> Directions for this task
Below are several records. Retype exactly those lines running from the one with "Continue the three.js" through the one with "two halves of", end lines included, and no others.

> Task material
- - -
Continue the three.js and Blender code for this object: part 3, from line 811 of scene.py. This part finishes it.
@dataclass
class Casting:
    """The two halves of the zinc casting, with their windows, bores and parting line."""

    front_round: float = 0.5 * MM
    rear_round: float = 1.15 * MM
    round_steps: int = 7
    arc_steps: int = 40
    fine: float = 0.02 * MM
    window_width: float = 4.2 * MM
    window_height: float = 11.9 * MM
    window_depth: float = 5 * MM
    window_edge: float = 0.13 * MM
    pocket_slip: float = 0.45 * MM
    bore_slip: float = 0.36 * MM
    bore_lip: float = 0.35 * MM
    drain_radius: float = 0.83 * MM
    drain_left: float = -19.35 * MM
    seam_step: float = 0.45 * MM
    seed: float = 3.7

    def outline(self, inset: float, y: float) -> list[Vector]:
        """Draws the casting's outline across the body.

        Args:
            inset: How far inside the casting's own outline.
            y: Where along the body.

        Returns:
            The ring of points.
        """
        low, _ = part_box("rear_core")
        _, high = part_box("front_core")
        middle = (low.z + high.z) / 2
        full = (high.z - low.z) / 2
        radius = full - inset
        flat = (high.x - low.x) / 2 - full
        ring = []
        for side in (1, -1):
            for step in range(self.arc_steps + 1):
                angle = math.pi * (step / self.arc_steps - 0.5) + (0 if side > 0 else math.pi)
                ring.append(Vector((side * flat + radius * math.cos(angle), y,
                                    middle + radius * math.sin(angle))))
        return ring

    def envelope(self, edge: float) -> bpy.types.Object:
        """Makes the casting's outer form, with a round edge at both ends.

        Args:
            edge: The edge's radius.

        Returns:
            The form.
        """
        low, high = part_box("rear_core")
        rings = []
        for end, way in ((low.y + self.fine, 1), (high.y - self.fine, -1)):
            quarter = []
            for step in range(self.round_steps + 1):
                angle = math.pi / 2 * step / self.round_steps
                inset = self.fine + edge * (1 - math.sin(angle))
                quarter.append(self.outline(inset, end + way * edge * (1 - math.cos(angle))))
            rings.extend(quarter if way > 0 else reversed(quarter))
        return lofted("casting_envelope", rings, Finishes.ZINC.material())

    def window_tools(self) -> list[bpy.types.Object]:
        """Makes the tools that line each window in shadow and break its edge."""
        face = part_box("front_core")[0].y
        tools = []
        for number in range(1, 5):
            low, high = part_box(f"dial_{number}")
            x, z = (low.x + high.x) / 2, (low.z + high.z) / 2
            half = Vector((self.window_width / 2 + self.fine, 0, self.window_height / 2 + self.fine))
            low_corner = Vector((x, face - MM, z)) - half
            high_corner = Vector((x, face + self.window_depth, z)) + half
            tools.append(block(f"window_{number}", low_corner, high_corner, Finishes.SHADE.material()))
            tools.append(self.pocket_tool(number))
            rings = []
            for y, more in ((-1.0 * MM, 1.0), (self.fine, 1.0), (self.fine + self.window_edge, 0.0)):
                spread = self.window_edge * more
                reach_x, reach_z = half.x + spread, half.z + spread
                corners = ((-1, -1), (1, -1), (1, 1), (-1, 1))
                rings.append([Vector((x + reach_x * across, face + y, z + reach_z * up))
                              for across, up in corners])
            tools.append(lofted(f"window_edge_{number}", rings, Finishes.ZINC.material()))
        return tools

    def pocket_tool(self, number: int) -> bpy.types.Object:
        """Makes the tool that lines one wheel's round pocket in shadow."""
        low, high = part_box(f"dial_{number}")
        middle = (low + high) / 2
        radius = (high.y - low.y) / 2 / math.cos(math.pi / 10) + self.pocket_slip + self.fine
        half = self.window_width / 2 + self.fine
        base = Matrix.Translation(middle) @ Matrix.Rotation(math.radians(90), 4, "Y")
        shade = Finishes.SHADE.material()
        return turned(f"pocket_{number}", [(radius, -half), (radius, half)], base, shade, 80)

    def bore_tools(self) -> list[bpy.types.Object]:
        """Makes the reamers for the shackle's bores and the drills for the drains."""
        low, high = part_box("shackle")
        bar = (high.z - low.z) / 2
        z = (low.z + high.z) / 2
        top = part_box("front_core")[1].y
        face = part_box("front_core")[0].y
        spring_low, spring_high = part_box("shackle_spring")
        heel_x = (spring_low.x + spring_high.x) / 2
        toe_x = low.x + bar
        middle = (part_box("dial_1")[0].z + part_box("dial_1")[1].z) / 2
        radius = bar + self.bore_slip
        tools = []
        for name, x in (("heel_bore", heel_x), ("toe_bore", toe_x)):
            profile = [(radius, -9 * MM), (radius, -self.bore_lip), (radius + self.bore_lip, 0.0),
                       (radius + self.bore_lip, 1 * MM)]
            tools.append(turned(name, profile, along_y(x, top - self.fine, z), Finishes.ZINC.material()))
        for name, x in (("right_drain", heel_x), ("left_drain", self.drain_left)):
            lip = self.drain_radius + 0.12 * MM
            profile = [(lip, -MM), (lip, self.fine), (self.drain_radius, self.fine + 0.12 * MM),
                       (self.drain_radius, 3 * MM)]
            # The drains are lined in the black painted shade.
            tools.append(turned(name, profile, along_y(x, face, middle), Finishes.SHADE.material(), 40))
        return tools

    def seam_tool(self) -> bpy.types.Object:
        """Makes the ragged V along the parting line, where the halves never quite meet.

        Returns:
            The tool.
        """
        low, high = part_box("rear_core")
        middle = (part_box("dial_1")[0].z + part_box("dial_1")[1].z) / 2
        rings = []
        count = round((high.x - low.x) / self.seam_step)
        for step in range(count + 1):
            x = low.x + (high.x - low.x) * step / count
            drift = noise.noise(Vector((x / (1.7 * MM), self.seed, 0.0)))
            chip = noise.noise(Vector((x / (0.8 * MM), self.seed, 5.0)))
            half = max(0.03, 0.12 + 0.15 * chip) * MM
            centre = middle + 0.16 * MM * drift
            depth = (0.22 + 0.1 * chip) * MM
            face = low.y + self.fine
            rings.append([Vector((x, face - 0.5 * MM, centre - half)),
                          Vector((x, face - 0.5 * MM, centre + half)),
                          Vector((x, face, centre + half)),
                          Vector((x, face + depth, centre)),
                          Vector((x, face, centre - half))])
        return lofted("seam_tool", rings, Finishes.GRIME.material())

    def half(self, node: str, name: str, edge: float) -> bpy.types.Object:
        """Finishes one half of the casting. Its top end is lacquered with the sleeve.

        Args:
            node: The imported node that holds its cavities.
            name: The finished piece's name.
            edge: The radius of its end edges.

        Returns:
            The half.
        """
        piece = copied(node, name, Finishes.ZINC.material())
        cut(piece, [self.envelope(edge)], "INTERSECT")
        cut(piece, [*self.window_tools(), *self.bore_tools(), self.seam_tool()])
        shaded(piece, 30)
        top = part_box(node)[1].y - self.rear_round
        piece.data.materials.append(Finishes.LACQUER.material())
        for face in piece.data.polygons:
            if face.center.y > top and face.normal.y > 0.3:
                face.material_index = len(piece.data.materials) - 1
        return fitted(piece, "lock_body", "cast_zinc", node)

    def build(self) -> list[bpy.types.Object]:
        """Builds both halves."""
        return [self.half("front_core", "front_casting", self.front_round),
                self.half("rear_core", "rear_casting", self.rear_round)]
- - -
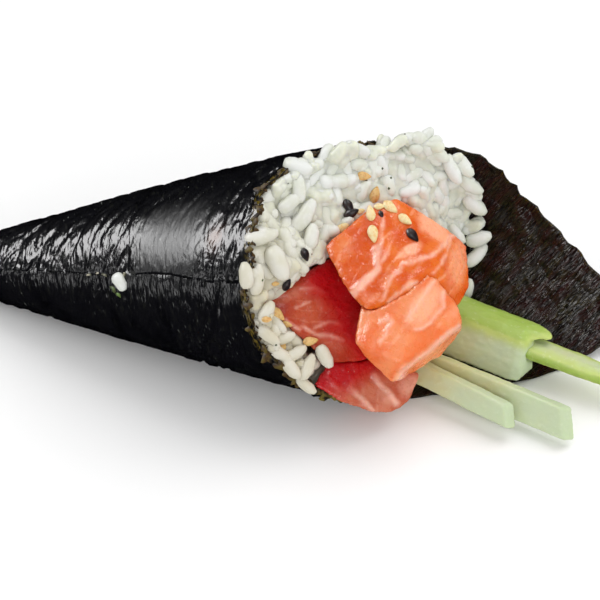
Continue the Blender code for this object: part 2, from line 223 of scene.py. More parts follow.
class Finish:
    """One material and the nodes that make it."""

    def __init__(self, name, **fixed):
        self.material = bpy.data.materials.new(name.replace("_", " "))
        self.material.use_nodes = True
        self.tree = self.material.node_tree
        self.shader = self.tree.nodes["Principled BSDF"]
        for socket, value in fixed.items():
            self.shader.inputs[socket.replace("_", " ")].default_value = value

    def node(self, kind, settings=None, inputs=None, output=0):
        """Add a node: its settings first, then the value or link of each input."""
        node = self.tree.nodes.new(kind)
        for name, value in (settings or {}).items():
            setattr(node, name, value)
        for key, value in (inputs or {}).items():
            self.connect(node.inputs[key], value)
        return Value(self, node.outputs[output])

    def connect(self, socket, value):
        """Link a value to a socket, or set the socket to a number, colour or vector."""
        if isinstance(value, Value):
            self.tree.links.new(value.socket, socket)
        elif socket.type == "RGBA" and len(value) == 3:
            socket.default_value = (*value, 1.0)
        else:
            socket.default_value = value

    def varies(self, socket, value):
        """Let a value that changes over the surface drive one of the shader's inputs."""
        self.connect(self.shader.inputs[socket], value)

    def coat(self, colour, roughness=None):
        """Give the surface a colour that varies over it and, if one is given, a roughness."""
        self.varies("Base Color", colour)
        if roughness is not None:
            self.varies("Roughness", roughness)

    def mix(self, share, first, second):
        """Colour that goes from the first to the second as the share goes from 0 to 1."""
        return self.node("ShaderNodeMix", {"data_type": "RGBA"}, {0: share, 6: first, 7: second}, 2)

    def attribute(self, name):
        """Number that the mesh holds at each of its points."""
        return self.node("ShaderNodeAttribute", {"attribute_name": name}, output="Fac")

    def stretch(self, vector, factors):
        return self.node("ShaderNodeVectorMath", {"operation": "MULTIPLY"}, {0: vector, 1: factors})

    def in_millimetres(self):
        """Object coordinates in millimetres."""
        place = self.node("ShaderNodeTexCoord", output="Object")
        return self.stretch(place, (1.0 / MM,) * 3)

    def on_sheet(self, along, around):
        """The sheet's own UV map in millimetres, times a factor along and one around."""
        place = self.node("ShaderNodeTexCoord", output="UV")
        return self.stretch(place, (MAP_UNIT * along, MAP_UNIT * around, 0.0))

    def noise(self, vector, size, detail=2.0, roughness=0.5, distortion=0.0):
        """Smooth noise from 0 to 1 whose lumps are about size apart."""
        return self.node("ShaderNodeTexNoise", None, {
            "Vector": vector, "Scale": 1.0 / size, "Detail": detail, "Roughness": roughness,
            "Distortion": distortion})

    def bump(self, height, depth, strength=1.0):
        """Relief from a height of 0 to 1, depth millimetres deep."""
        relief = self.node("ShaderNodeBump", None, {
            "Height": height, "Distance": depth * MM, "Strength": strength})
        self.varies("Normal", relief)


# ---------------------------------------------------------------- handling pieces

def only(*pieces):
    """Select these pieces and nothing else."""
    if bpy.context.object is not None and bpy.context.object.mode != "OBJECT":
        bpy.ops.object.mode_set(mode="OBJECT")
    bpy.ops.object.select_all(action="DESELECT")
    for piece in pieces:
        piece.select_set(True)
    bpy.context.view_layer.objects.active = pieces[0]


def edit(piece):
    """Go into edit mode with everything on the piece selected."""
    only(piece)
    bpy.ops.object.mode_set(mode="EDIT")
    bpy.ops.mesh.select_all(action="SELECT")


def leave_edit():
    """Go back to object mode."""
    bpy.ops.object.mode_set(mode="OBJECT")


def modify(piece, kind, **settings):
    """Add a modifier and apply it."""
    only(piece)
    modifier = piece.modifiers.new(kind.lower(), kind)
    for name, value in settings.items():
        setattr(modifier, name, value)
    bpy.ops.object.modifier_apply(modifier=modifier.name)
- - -
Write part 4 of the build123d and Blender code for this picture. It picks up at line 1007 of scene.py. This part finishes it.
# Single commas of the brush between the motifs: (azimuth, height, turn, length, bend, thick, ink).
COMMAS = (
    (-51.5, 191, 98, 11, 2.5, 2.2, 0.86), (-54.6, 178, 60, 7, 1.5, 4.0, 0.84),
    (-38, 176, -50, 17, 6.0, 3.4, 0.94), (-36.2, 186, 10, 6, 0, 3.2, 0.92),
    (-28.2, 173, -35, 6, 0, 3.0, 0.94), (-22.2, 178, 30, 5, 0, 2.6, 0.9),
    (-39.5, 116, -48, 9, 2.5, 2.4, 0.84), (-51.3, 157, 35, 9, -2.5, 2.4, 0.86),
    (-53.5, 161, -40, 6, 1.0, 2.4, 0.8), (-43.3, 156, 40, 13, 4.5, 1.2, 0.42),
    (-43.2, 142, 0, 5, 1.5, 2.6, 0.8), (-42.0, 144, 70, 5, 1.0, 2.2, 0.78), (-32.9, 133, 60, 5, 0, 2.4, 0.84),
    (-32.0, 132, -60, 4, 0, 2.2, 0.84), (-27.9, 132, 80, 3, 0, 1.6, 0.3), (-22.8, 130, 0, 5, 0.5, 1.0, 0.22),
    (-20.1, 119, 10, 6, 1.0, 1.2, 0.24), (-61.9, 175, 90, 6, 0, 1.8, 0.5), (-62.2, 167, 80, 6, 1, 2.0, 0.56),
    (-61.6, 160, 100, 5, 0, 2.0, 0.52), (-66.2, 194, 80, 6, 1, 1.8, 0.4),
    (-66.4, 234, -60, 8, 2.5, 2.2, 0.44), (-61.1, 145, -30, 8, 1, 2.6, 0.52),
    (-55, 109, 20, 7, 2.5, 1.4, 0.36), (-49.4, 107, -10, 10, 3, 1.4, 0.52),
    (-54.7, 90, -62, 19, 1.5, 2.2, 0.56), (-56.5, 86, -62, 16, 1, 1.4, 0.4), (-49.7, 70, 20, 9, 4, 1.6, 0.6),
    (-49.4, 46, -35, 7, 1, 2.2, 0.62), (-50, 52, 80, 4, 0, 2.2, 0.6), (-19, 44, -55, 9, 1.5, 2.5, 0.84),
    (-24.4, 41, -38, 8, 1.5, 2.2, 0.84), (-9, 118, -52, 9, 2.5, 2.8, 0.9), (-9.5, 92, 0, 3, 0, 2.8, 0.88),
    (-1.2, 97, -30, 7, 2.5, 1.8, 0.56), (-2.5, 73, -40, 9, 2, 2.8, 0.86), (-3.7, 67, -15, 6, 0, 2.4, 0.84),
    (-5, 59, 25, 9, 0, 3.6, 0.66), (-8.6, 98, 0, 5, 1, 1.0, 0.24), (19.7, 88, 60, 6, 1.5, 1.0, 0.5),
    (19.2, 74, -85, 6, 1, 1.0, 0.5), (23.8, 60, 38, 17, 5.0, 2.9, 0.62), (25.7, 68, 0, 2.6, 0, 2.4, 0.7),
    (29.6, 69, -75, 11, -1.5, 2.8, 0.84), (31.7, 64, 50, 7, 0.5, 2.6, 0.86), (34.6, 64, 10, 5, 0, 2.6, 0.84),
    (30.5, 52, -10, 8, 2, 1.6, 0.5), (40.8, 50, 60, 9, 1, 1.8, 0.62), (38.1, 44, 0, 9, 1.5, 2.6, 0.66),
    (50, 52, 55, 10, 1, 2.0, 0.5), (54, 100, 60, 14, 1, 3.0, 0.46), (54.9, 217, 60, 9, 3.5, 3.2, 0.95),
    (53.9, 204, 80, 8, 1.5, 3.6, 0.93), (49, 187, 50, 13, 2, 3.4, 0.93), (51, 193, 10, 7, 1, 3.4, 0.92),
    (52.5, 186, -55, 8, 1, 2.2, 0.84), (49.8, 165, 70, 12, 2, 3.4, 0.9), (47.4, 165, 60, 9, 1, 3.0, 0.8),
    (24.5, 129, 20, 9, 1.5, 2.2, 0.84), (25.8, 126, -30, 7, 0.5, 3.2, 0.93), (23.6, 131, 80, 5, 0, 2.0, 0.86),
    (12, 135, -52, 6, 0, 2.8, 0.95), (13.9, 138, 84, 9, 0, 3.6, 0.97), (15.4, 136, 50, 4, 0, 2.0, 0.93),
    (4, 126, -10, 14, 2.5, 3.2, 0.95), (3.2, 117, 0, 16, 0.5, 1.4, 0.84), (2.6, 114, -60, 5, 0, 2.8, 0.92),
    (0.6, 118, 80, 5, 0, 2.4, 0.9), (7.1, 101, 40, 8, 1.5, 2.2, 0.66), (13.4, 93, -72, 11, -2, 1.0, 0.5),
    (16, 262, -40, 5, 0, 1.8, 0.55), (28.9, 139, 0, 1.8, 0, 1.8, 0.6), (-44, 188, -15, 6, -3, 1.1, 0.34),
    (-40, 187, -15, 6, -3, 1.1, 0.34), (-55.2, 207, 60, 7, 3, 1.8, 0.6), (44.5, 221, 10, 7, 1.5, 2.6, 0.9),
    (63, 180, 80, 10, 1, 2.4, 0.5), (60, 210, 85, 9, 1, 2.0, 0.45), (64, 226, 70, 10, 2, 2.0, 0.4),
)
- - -
> In response
Continue the three.js and Blender code for this object: part 3, from line 811 of scene.py. This part finishes it.
@dataclass
class Casting:
    """The two halves of the zinc casting, with their windows, bores and parting line."""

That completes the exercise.